Both the Superjet and MC-21 have to shift between 300 and 400 units for the programmes to recoup their investment, he says. With production of relatively modern legacy aircraft such as the Tupolev Tu-204 and Antonov An-148 – designed in Ukraine but assembled in Russia – in low single figures, it remains to be seen whether airlines will take Pogosyan at his word when he says: “We offer not copies but modern, innovative products which move the market forward.”

Not that Pogosyan has it much easier when it comes to the military market. United Aircraft’s flagship, the Sukhoi T-50 PAK-FA, is a fifth-generation stealth fighter that made its debut at the MAKS air show in 2011.

However, the Russian government has still to commit to an order, and a fire on a prototype in June delayed efforts to have the aircraft ready for delivery by 2016. Pogosyan believes that together with a possible order from Russia’s biggest export customer, India, the PAK-FA could amass as many as 600 sales. Production of the Su-30 and Su-35 continue, and Irkut is finally delivering Yak-130 jet trainers to its domestic customer, with export deals coming in too.

No one knows how long the Ukrainian crisis will last, but some of the goodwill that surrounded Russia’s efforts to rebuild its commercial aerospace industry and increase foreign co-operation has certainly eroded.

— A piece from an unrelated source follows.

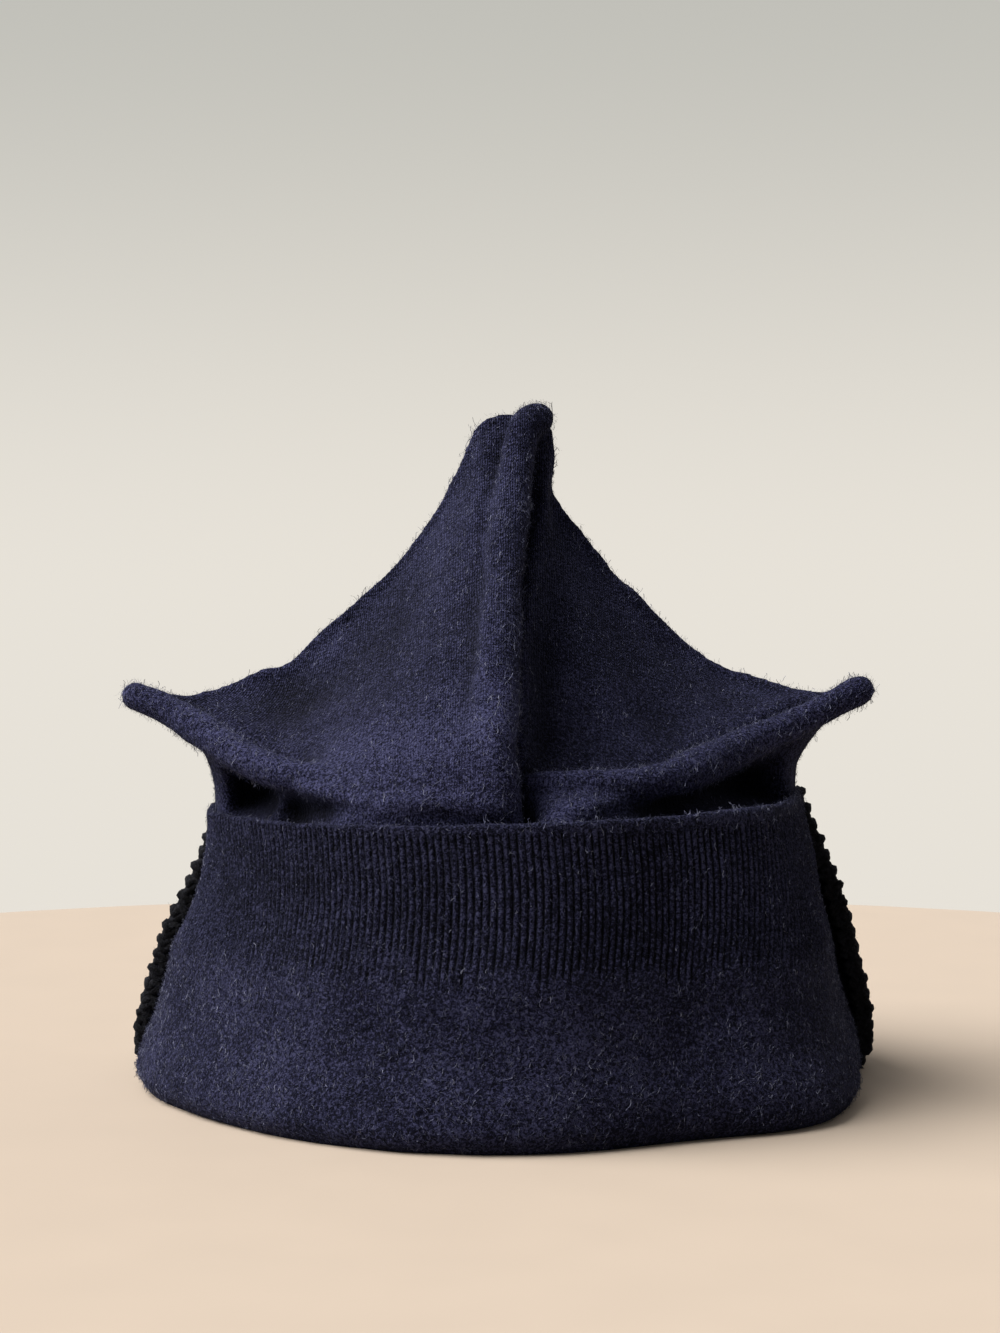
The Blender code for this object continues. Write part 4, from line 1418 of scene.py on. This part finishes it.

Iran-style pariah status appears a long way off – few in Europe or the USA are in a rush to block Russia’s exports of gas and titanium – but pressure could increase on US and European aerospace firms to ease back on co-operation.

Booking is well under way for the 2015 Paris air show. Russia’s presence – after 2013’s show of force – will be an interesting gauge of whether its integration with the West has taken a step backwards.